Diana Sybil Nutter was born and raised in Kansas City, Mo. After graduation from the Barstow School in 1938, she earned a bachelor's degree in sociology in 1944 from the University of Missouri.

She was married in 1942 to Jerry Marion Wimberley, a career Army officer, and after the end of World War II, the couple moved to Vienna, where he had been posted.

They subsequently lived in Paris, where Colonel Wimberley was assigned as an attache at the U.S. Embassy.

In 1963, they moved to Baltimore when Colonel Wimberley was assigned as troop commander at Fort Holabird. They later settled in Glenarm. He died in 1986.

During the 1970s, Mrs. Wimberley owned and operated an antiques business on York Road that specialized in English furniture.

She had been an active member of the Halten Garden Club and the Colonel John Streett chapter of the Daughters of the American Revolution, where she served as the chapter's regent from 1990 to 1993. She also had served as treasurer of the DAR's Maryland chapter.

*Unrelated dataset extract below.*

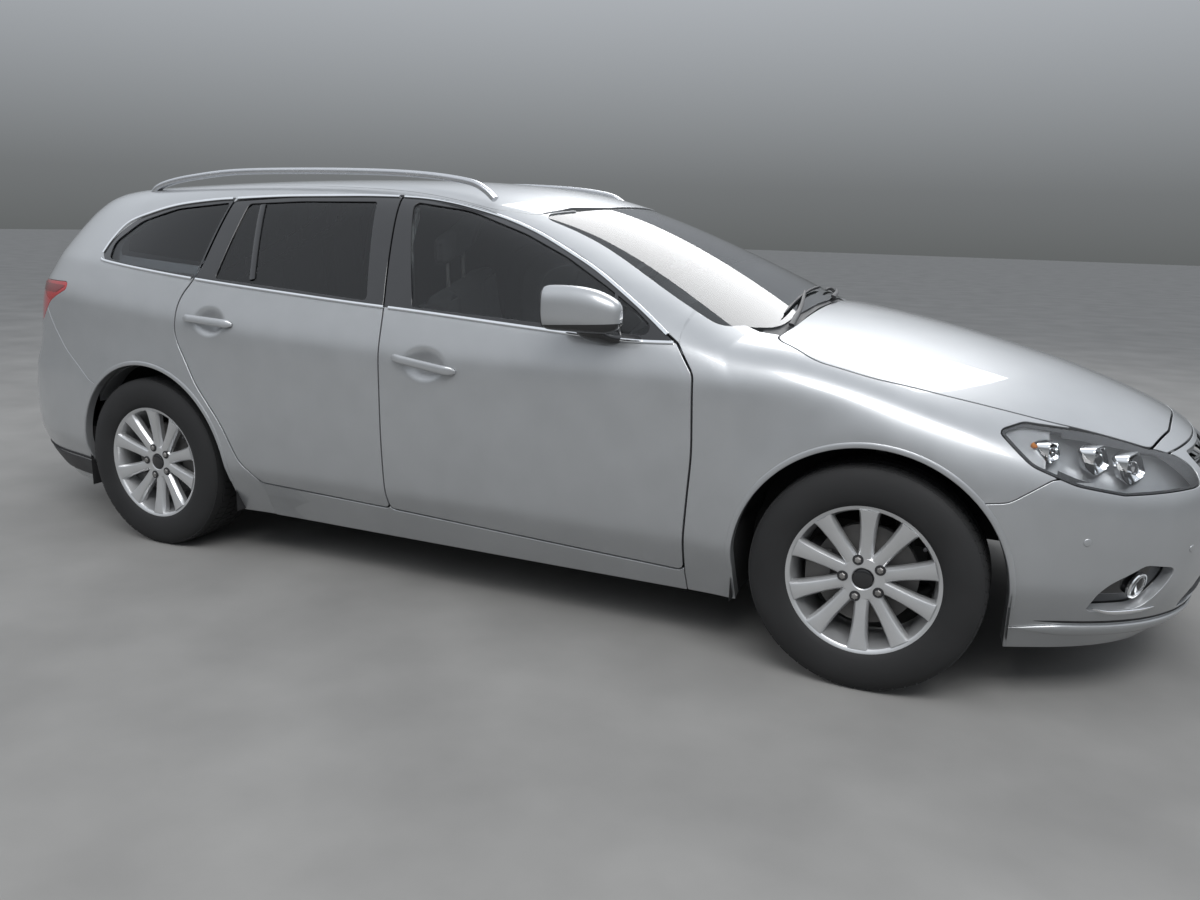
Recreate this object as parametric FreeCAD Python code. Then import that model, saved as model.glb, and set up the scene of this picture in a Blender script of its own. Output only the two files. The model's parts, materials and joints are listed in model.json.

Mrs. Wimberley volunteered at the Walters Art Museum and was a member of the Baltimore Symphony Orchestra, Three Arts Club of Homeland and the American Association of University Women.

An avid bridge player, she was a member of the BIDs, a bridge club.

She also was a world traveler.

Mrs. Wimberley was a communicant of St. James Episcopal Church, 3100 Monkton Road, where services will be held at 4:45 p.m. today. Interment will be at 11 a.m. Wednesdayin Arlington National Cemetery.

Surviving are her son, James Marion Wimberley of Glenarm; a brother, James B. Nutter Sr. of Kansas City, Mo.; and a granddaughter.